By calming these inflammatory waves, we might reduce the damage ageing causes across organs—from heart to brain.
The Brain Ages with the Body, But Leads the Drama
Brain tissue showed distinct proteomic signatures in this study. The cerebral cortex and frontal regions had marked protein changes. Proteins like SYNPR and GRIN2A—linked to neurotransmission—were altered with age. Their dysregulation has been tied to Alzheimer’s and Parkinson’s. This supports the theory that ageing in the brain precedes visible cognitive decline and that blood biomarkers could act as early warning signals.
Therapies that target these brain-specific proteins could prevent or delay age-related memory loss.
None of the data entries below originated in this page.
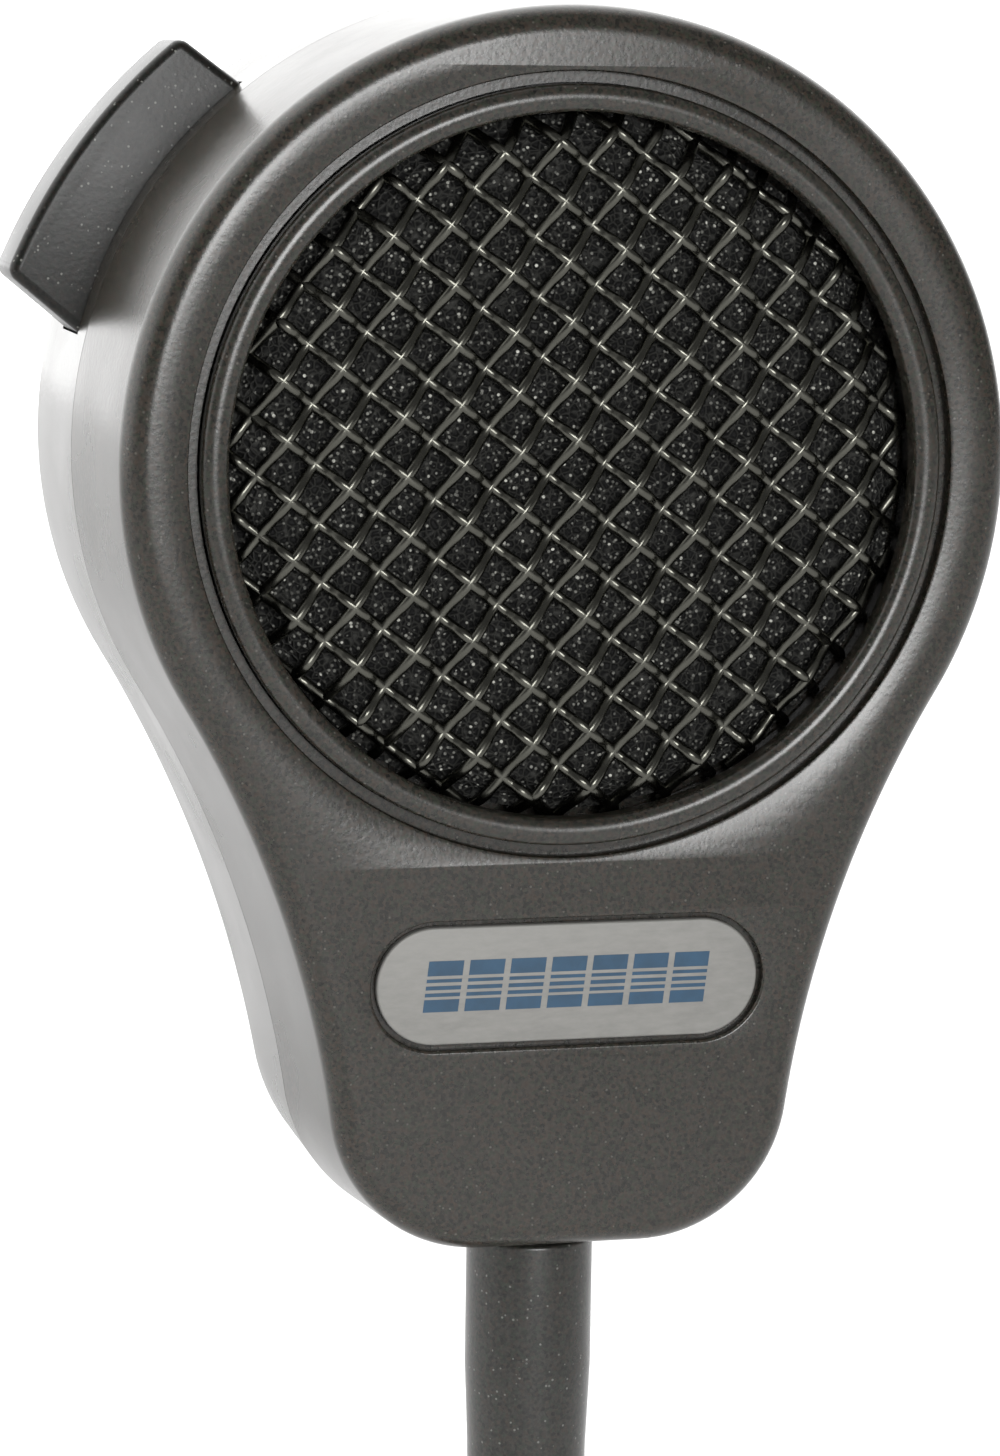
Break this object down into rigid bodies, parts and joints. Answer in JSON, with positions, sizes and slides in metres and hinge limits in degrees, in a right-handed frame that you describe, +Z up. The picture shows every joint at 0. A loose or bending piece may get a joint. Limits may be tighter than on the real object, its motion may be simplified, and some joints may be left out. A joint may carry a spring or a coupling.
{
  "type": "hand microphone",
  "caption": "Palm-held push-to-talk radio microphone with a round woven-wire grille, a side talk button, a rear hang-up button and a curly cord to a screw-ring plug.",
  "frame": {"origin": "centre of the hang-up button's flat end face on the back of the case, level with the grille's centre", "axes": "-Y out of the grille, +Y out of the back, +Z up towards the top of the head, +X to the right seen from the front; the cord leaves along -Z"},
  "size_m": [0.068, 0.0416, 0.3361],
  "materials": {
    "case_plastic": "dark charcoal brown with fine flecks, satin",
    "button_plastic": "dark charcoal, satin",
    "ring_plastic": "dark charcoal with fine flecks, semi-gloss",
    "mesh_wire": "woven steel wire, darkened",
    "foam": "black open-cell foam",
    "nameplate": "satin silver with a plain blue bar pattern",
    "rubber": "black matt",
    "cord_rubber": "black satin",
    "nickel": "nickel plated",
    "steel": "zinc plated",
    "brass": "bright",
    "spring_bronze": "phosphor bronze",
    "phenolic": "brown laminated board",
    "insert_plastic": "black moulded",
    "magnet": "ground ferrite",
    "aluminium": "drawn, satin",
    "film": "thin polyester film",
    "copper": "enamelled copper wire",
    "red_wire": "red insulation",
    "blue_wire": "blue insulation",
    "green_wire": "green insulation",
    "white_wire": "white insulation"
  },
  "bodies": {
    "case": {"front_cover": "case_plastic", "back_cover": "case_plastic", "grille_ring": "ring_plastic", "grille_mesh": "mesh_wire", "foam_windscreen": "foam", "nameplate": "nameplate", "shock_mount": "rubber", "capsule_cap": "aluminium", "pole_piece": "steel", "magnet": "magnet", "magnet_yoke": "steel", "capsule_case": "aluminium", "capsule_terminal_board": "phenolic", "capsule_lug_a": "brass", "capsule_lug_b": "brass", "ptt_spring": "steel", "switch_bracket": "steel", "stack_insulator_inner": "phenolic", "stack_insulator_middle": "phenolic", "stack_insulator_outer": "phenolic", "stack_clamp_plate": "steel", "stack_screw_1": "steel", "stack_screw_2": "steel", "fixed_leaf_1": "spring_bronze", "fixed_leaf_2": "spring_bronze", "fixed_contact_1": "nickel", "fixed_contact_2": "nickel", "bracket_screw": "steel", "case_screw_1": "steel", "case_screw_2": "steel", "case_screw_3": "steel", "hang_button": "nickel", "hang_screw": "steel", "strain_relief": "rubber", "inner_cable": "cord_rubber", "cable_clamp": "steel", "clamp_screw_1": "steel", "clamp_screw_2": "steel", "lead_red": "red_wire", "lead_blue": "blue_wire", "lead_green": "green_wire", "lead_white": "white_wire", "cord_tail_upper": "cord_rubber", "cord_curl": "cord_rubber", "cord_tail_lower": "cord_rubber", "plug_boot": "rubber", "plug_shell": "nickel", "plug_insert": "insert_plastic", "plug_contact_1": "brass", "plug_contact_2": "brass", "plug_contact_3": "brass", "plug_contact_4": "brass"},
    "talk_button": {"ptt_button": "button_plastic"},
    "leaf_1": {"moving_leaf_1": "spring_bronze", "moving_contact_1": "nickel"},
    "leaf_2": {"moving_leaf_2": "spring_bronze", "moving_contact_2": "nickel"},
    "voice_membrane": {"diaphragm": "film", "voice_coil": "copper"},
    "lock_ring": {"plug_ring": "nickel"}
  },
  "joints": [
    {"name": "talk_button_press", "type": "slide", "parent": "case", "child": "talk_button", "axis": [0.8049, 0, -0.5934], "range_m": [0, 0.0018], "stiffness_N_per_m": 1200, "springref_m": -0.0015, "deforming": ["ptt_spring"]},
    {"name": "leaf_1_bend", "type": "hinge", "parent": "case", "child": "leaf_1", "pos_m": [-0.02378, -0.0205, 0.00159], "axis": [0, 1, 0], "range_deg": [0, 7.5], "deforming": ["moving_leaf_1"]},
    {"name": "leaf_2_bend", "type": "hinge", "parent": "case", "child": "leaf_2", "pos_m": [-0.02378, -0.0131, 0.00159], "axis": [0, 1, 0], "range_deg": [0, 7.5], "deforming": ["moving_leaf_2"]},
    {"name": "membrane_travel", "type": "slide", "parent": "case", "child": "voice_membrane", "axis": [0, 1, 0], "range_m": [-0.00015, 0.00015], "stiffness_N_per_m": 40},
    {"name": "lock_ring_turn", "type": "hinge", "parent": "case", "child": "lock_ring", "pos_m": [0, -0.031, -0.3], "axis": [0, 0, 1], "continuous": true}
  ],
  "couplings": [
    {"joint": "leaf_1_bend", "follows": "talk_button_press", "rad_per_m": 68},
    {"joint": "leaf_2_bend", "follows": "talk_button_press", "rad_per_m": 68}
  ]
}
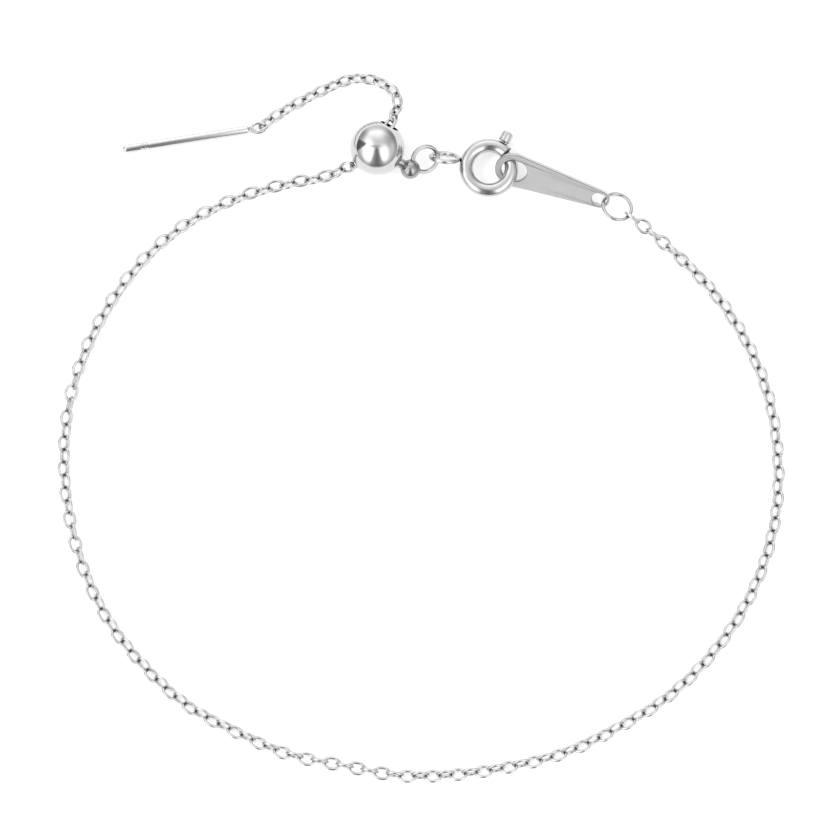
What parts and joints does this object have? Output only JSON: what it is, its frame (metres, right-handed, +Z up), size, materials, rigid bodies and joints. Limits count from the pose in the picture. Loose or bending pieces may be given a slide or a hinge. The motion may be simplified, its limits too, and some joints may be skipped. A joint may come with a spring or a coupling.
{
  "type": "adjustable chain bracelet",
  "caption": "Fine cable chain bracelet with a slider bead, a spring ring clasp, a flat end tab and a loose tail that ends in a threading needle.",
  "frame": {"origin": "on the ground plane, under the middle of the whole bracelet as it lies", "axes": "+X to the right of the picture, +Y to its top, +Z up from the surface that the bracelet lies on"},
  "size_m": [0.0729, 0.0711, 0.0055],
  "materials": {
    "chain_steel": "tumbled stainless steel, bright",
    "polished_steel": "polished stainless steel",
    "brushed_steel": "satin stainless steel"
  },
  "bodies": {
    "bracelet": {"main_chain": "chain_steel", "tail_chain": "chain_steel", "slider_bead": "polished_steel", "bead_ring": "polished_steel", "clasp_body": "polished_steel", "end_tab": "brushed_steel", "tab_ring": "polished_steel", "needle": "polished_steel"},
    "bolt": {"clasp_bolt": "polished_steel"}
  },
  "joints": [
    {"name": "bolt_turn", "type": "hinge", "parent": "bracelet", "child": "bolt", "pos_m": [0.0067, 0.02592, 0.00157], "axis": [0.0157, 0.1219, 0.9924], "range_deg": [0, 33], "stiffness_Nm_per_rad": 0.002, "springref_deg": -34.38}
  ]
}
A Multi-Trait Map for Ageing Research
Unlike earlier studies, which focused on just one ageing trait at a time, this work covered nine. That allowed the team to identify shared proteins across healthspan, frailty, longevity, and more. It offers a more complete picture of ageing biology. In total, 12,193 significant associations were discovered—far more than in previous research.
This multi-trait map could become a guidebook for developing treatments, tailoring interventions, and even predicting who will age well.
Conclusion: Mapping Time Through Proteins
Ageing is not a straight path. It is a landscape of rises and falls, shaped by immune shifts, stress responses, and the quiet signals of our cells. By listening to proteins in plasma, we begin to understand that map.
With markers like CXCL13 and SHISA5, scientists may soon tell how fast someone is ageing—and step in before disease strikes. The peaks at ages 41, 60, and 67 show where that intervention might matter most. These insights do more than reveal the biology of decline. They offer hope that we can change the tempo of time itself.
The study is published in the Journal of Advanced Research. It was led by researchers from Fudan University.